* [THE TASK]
Identify the lines that contain the string "code" and report only how many there are.

* [MATERIAL TO PROCESS]
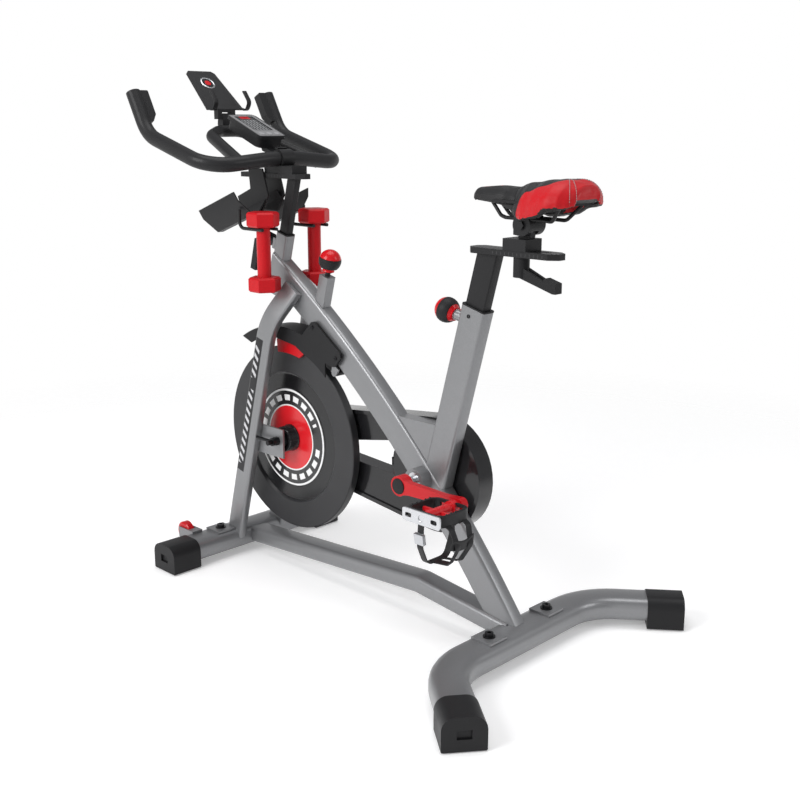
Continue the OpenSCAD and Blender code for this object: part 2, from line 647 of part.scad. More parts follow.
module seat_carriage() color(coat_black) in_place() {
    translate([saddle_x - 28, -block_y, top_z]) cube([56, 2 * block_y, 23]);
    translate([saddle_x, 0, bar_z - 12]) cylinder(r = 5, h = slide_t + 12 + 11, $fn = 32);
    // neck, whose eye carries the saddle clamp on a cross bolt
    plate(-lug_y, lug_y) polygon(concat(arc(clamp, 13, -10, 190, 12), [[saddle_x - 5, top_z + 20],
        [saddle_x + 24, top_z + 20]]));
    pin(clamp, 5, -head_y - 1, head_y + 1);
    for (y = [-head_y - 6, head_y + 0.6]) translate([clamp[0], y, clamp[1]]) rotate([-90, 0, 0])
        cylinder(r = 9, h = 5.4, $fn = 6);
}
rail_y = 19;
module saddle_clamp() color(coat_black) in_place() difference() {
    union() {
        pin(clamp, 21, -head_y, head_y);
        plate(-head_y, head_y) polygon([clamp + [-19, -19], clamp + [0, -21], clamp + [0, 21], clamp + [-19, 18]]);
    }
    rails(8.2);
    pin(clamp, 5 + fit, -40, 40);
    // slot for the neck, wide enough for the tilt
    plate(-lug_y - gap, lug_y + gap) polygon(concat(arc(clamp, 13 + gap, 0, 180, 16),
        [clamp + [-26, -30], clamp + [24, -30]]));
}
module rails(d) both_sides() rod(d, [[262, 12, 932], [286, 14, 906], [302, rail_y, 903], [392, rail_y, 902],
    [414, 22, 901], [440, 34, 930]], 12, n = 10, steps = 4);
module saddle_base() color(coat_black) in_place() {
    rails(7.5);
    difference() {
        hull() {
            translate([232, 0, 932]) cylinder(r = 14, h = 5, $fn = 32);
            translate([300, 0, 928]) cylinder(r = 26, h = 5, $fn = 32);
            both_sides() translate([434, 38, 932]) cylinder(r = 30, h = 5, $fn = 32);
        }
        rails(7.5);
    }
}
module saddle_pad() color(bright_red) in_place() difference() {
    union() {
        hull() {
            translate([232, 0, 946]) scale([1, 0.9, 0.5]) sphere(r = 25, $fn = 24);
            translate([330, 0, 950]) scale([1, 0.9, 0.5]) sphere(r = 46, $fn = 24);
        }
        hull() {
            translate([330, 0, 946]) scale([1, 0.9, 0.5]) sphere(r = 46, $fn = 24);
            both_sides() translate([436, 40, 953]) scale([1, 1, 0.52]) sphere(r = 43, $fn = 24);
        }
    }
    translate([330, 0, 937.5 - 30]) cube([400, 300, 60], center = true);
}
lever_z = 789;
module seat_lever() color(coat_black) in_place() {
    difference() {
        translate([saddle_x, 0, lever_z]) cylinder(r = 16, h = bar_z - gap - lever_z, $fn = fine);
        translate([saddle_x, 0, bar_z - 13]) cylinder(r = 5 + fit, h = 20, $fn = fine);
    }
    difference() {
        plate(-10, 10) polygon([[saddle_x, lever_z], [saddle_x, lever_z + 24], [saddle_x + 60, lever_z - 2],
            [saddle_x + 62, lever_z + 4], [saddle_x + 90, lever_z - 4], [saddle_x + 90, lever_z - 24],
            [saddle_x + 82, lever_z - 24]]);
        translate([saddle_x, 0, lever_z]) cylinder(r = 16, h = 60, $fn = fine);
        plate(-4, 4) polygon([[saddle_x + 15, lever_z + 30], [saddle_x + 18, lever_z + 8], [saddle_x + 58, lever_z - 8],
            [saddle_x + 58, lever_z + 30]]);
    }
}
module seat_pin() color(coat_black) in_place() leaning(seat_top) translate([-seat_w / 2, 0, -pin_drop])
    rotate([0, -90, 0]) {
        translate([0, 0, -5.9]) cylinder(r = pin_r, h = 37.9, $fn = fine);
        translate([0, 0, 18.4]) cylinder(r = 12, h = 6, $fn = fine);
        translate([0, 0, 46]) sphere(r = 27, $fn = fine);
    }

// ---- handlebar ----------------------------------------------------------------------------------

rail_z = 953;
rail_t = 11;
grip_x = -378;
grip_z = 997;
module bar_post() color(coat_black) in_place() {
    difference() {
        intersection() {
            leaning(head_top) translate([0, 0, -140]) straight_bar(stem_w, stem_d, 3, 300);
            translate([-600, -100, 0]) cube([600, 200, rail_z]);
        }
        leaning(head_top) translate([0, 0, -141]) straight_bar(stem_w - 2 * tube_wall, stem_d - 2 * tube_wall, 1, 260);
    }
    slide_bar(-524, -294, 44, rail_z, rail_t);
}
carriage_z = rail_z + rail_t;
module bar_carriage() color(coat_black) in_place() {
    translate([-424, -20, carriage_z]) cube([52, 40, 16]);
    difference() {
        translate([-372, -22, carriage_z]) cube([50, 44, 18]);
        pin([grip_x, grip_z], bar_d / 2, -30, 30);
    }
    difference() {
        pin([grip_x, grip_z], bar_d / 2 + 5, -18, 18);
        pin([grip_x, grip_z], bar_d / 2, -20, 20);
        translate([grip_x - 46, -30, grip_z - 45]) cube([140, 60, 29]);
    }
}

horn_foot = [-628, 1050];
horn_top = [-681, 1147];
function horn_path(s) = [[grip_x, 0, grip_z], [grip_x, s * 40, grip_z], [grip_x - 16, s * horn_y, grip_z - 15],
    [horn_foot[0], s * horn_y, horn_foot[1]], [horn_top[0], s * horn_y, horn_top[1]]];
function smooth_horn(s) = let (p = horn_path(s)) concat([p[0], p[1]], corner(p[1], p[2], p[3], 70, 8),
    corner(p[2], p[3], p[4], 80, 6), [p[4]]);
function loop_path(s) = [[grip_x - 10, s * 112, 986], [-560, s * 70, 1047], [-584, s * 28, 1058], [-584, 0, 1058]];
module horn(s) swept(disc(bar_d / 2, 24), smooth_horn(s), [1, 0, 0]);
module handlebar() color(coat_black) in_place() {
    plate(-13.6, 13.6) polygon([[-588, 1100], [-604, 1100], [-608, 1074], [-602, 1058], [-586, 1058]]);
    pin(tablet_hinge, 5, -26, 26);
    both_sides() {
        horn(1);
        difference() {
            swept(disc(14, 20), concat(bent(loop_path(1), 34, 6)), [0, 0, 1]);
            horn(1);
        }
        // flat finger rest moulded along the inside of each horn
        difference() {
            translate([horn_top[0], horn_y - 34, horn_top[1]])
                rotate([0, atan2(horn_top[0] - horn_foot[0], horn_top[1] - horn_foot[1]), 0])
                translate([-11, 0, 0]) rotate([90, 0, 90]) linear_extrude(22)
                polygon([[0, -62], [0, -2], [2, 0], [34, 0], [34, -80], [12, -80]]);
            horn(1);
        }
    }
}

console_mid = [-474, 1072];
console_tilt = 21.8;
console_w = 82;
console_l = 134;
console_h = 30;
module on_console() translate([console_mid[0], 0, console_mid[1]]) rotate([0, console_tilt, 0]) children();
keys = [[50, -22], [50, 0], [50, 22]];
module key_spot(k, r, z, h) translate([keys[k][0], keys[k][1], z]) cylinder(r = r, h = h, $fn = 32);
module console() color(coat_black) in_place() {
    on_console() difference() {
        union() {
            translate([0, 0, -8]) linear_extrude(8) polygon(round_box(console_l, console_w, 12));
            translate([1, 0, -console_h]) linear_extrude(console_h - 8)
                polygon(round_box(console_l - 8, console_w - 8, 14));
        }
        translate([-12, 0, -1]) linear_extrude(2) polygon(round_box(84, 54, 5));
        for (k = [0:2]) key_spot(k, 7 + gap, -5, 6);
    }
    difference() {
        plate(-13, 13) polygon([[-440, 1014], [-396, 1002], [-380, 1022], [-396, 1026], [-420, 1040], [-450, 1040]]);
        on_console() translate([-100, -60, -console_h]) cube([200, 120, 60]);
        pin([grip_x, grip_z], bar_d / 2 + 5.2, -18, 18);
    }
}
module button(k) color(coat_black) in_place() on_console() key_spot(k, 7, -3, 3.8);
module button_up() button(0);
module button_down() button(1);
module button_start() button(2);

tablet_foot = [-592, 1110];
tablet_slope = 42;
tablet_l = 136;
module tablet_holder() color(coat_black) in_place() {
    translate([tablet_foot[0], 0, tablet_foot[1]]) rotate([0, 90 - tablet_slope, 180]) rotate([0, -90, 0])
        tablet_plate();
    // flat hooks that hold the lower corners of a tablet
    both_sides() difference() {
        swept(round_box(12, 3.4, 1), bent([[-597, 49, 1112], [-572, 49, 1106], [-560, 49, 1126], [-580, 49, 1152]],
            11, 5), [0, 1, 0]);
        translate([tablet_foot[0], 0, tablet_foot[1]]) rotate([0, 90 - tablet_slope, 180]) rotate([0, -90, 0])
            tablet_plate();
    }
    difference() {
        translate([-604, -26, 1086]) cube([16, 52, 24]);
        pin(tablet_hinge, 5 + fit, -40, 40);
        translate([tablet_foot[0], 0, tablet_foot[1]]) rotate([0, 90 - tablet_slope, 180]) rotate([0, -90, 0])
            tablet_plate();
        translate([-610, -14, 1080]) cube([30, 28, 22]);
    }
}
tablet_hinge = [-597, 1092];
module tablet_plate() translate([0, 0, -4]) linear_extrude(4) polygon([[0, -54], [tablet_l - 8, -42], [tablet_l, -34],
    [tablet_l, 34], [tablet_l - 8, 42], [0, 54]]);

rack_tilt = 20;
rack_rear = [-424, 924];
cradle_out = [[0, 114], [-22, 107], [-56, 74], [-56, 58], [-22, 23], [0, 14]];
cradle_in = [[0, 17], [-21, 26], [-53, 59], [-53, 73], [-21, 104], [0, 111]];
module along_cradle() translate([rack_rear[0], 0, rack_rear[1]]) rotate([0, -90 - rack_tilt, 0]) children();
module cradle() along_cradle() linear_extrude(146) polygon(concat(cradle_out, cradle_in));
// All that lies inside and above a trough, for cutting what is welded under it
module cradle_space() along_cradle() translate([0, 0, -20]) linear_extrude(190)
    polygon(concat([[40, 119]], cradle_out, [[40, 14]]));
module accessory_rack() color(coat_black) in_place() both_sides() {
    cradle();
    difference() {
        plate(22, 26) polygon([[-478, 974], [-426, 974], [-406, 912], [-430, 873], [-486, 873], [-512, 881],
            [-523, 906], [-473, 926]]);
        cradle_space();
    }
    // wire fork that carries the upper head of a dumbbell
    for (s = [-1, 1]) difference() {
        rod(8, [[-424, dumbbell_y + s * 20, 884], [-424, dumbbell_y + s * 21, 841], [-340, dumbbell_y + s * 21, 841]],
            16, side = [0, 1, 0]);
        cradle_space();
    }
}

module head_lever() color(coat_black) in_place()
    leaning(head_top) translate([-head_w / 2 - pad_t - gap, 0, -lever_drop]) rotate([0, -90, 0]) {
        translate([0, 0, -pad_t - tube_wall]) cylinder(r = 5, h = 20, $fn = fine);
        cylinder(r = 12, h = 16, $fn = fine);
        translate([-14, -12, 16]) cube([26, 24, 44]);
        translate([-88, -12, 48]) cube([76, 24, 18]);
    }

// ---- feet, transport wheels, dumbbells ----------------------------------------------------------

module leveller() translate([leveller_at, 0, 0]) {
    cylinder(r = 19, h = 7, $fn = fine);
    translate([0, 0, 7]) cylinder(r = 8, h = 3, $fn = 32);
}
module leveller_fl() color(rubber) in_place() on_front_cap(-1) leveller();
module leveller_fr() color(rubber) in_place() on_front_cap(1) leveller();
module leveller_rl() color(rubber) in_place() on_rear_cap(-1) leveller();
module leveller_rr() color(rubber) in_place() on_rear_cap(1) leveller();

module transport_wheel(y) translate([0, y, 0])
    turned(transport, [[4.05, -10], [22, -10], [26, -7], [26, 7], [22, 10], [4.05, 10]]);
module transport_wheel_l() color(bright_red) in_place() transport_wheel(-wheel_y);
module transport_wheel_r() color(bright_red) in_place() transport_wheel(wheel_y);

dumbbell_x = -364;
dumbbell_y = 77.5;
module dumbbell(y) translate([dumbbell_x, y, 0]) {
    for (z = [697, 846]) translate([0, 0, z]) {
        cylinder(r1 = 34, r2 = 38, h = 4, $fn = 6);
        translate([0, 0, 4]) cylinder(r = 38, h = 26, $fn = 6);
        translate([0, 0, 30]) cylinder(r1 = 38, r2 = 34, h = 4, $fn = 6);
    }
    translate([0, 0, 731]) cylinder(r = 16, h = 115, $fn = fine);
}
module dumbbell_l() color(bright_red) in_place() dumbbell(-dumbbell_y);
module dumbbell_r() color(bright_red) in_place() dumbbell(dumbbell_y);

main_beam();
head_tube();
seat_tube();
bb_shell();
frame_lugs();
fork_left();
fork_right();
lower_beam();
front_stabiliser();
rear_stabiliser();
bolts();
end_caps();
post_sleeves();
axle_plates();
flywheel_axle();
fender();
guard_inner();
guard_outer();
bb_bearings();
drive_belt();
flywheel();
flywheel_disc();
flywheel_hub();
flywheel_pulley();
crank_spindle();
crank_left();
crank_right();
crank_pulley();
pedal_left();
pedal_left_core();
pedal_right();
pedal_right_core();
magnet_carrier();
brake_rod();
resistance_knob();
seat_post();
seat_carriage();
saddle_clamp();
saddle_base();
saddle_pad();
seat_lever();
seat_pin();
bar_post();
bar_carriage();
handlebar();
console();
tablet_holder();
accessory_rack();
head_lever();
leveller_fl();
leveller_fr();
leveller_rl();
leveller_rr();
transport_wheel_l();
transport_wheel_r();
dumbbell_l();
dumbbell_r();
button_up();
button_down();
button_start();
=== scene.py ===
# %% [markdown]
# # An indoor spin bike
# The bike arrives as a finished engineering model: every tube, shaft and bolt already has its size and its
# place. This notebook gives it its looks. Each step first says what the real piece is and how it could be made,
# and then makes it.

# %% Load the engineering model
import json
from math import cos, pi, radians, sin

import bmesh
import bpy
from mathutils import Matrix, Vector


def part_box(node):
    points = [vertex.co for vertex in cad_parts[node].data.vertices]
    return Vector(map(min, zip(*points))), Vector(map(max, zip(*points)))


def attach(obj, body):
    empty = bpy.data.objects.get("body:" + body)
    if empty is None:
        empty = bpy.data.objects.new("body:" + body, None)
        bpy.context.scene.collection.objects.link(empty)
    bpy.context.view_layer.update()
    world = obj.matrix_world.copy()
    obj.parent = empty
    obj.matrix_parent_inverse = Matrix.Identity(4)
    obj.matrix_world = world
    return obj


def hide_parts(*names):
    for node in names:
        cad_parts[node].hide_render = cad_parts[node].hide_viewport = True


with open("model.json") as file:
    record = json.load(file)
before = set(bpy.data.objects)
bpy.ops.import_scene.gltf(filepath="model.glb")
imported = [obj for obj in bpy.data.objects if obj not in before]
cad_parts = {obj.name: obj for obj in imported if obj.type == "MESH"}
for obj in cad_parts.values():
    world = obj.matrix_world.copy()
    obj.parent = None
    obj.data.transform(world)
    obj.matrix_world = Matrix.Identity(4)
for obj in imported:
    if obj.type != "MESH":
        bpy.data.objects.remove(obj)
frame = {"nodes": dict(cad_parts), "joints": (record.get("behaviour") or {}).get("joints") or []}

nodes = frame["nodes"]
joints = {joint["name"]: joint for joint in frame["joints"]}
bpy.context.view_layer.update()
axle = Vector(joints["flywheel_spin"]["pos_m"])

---

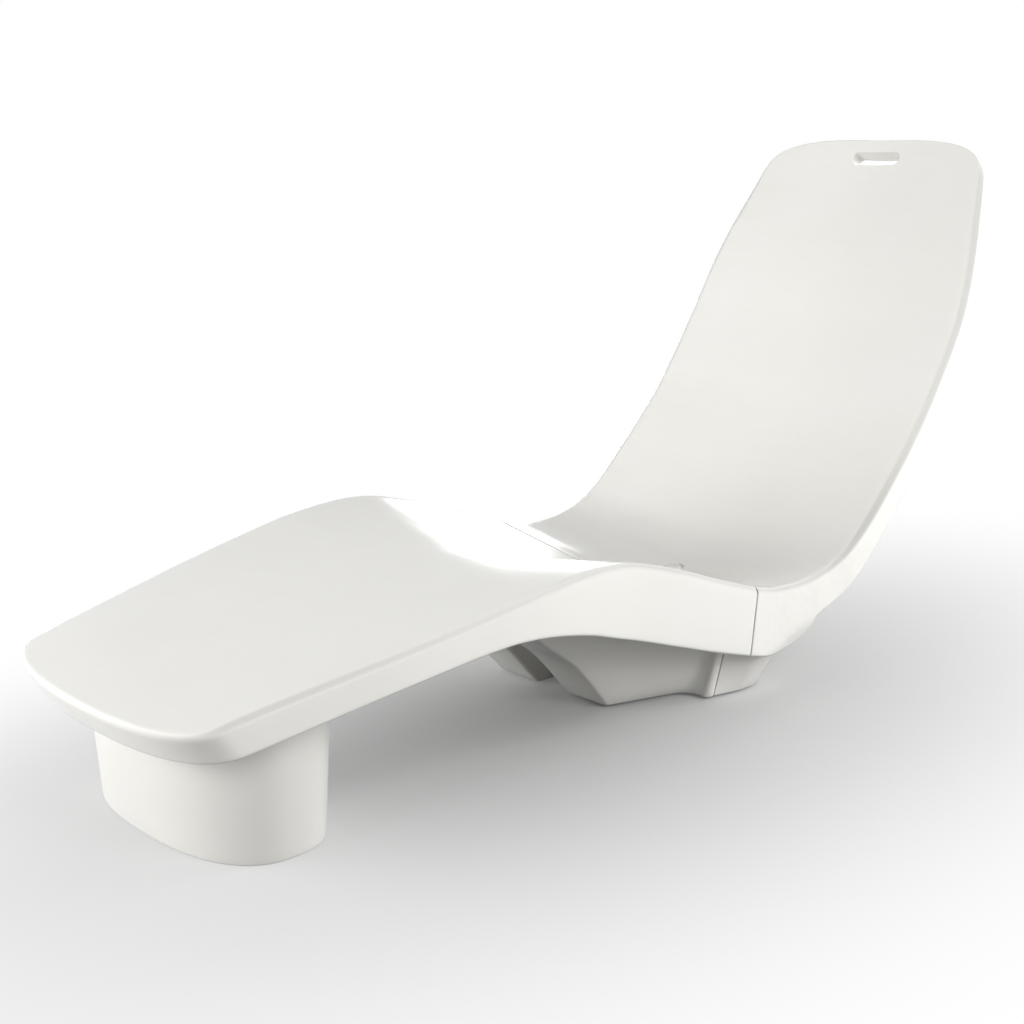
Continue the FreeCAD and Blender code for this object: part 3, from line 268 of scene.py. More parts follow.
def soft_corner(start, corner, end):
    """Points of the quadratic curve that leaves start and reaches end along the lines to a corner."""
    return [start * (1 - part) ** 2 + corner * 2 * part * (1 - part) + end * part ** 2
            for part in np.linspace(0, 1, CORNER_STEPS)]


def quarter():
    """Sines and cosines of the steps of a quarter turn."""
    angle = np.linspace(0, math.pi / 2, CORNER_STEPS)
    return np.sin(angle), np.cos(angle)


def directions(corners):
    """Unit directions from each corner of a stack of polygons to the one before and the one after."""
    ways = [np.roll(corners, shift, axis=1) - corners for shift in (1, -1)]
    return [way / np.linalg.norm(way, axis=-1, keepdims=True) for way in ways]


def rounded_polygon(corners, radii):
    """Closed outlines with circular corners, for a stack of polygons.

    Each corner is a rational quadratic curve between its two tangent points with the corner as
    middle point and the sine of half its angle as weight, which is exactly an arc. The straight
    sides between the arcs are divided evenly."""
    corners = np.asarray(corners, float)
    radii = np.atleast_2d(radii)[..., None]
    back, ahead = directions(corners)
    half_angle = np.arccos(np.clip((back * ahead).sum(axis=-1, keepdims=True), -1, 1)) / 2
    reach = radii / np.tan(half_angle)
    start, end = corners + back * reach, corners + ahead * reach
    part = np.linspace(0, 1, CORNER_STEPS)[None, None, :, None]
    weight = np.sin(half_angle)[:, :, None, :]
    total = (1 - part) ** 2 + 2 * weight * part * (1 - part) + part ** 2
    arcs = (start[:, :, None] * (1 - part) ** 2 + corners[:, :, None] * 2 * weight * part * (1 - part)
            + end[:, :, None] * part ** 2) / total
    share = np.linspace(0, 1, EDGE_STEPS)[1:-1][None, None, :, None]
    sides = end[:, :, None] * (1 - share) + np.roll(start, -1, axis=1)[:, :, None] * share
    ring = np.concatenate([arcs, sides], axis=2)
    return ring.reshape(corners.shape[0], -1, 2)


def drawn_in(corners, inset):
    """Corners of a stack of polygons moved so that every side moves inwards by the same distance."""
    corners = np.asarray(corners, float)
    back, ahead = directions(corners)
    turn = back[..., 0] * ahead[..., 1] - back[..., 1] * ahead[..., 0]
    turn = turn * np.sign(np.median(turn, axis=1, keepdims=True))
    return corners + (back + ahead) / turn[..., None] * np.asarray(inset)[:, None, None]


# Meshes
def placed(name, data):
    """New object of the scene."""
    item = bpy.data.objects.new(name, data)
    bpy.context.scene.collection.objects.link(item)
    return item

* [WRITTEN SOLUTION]
2